Titres de séjour: un accueil des étrangers «à guichets fermés», pour la Cimade
Délais à rallonges, information "ni fiable, ni uniforme" ou ...© 2016 AFP
Délais à rallonges, information «ni fiable, ni uniforme» ou refus «abusifs» d'enregistrement: les démarches en préfecture pour obtenir un titre de séjour sont trop souvent émaillées de «dysfonctionnements» qui pénalisent les étrangers, dénonce la Cimade dans un rapport publié mercredi.
Dans ce rapport intitulé «A guichets fermés», l'organisation d'aide aux étrangers, qui s'est fondée sur les constats menés fin 2015-début 2016 dans ses 131 permanences, s'inquiète des «difficultés de plus en plus importantes» rencontrées par les nouveaux immigrés face à l'administration.
Le rapport porte uniquement sur les démarches de demande de titre de séjour, et non les procédures d’asile.
Selon l'association, la procédure est marquée «par des dysfonctionnements qui restreignent, voire interdisent, l’accès aux préfectures des demandeurs, de plus en plus mis à distance de l'administration».
Contredisant un rapport de l'Inspection générale de l'administration (IGA) concluant en décembre 2014 que l'accueil des étrangers s'était «nettement amélioré», la Cimade estime qu'au contraire «c’est toujours le caractère indésirable de nombre de personnes étrangères qui semble s'exprimer».
L'association dénonce ainsi une information «ni fiable, ni uniforme», et déplore qu'avec le manque de moyens «nombre de préfectures ont tout bonnement fermé leur guichet de pré-accueil».
Autre inquiétude: la généralisation des plateformes internet, censées désengorger les files d'attente, car «des personnes se retrouvent dans l’incapacité de faire leurs démarches seules, faute d’accès à internet, de familiarité avec cet outil, de possession d’une adresse email ou du matériel nécessaire pour imprimer la convocation».
L'obtention d'un rendez-vous devient ainsi «un Graal difficile à atteindre» pour la Cimade, qui juge que «l’attente devient un véritable moyen de domination des personnes étrangères par la préfecture».
Mais «selon l'endroit où l'on fait sa demande, on ne sera pas traité de la même façon», souligne Lise Faron, l'auteur du rapport, qui note «qu'en région parisienne et dans le Rhône, c'est pire».
- «Procédures bloquées» -
A l'appui de sa démonstration, la Cimade a fait tourner des logiciels pour solliciter des rendez-vous: mission impossible à l'Haÿ-les Roses, Nanterre ou Nogent-sur-Marne pour une demande de naturalisation -- alors que dans le Tarn, une date a été proposée «dans les quinze jours» pour un renouvellement de titre de séjour.

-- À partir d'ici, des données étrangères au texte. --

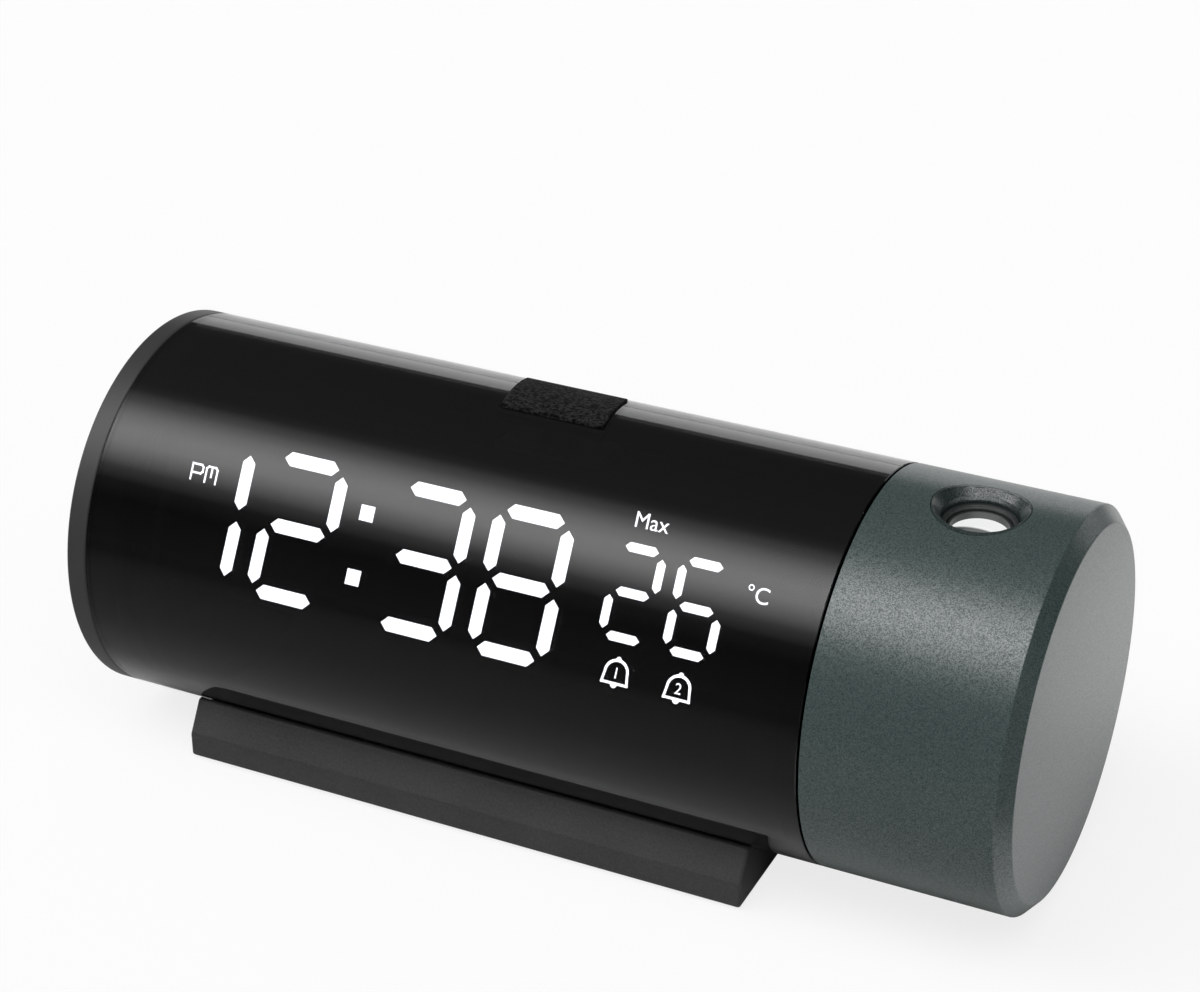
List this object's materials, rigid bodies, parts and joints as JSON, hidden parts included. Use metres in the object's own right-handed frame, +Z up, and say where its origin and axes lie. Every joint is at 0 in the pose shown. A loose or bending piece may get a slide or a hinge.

Cruciale pour les étrangers, la fixation de ces rendez-vous prend parfois un tour ubuesque: à Toulouse, une personne accompagnée par La Cimade s'est vue «miraculeusement» convoquée le 3 juillet 1969...
Et le titre pluriannuel prévu par la récente loi sur le droit des étrangers, afin d'éviter une multiplication des démarches, n'y changera pas grand-chose pour Mme Faron, en raison des «nombreuses exceptions prévues» et du «renforcement des méthodes de contrôle» qui «multipliera les passages en préfecture».
Une fois le rendez-vous obtenu, l'association s'inquiète de «l'enregistrement incertain du dossier», quand bien même toutes les pièces exigées par la loi sont présentées, le dépôt de la demande se transformant régulièrement en «pré-instruction de la demande».
Soulignant que les «pratiques discriminantes concernent souvent des catégories de personnes particulièrement vulnérables», la Cimade dénonce aussi la difficulté d'obtenir une preuve de l'enregistrement, certaines préfectures se contentant de délivrer une «preuve de dépôt».
Elle déplore aussi de voir les préfectures renvoyer régulièrement les étrangers, pour leurs démarches, sur des associations, et s'inquiète de délais d'instruction «se comptant parfois en années».
«Face à ces procédures bloquées, agir est très difficile» pour les demandeurs craignant de s'attirer les foudres des pouvoirs publics, ajoute l'association.
Pour remédier à cette situation, la Cimade émet plusieurs recommandations: allouer des moyens humains «pérennes et suffisants», assurer une formation des personnels, publier la circulaire établissant la liste des pièces exigibles, «communiquer clairement sur les modalités de dépôt des demandes»...
Il faudrait aussi «ne pas dématérialiser les démarches de façon exclusive» selon l'association, «garantir l'octroi d’un rendez-vous dans un délai n'excédant pas un mois», et traiter toutes les demandes «dans le délai légal de 4 mois».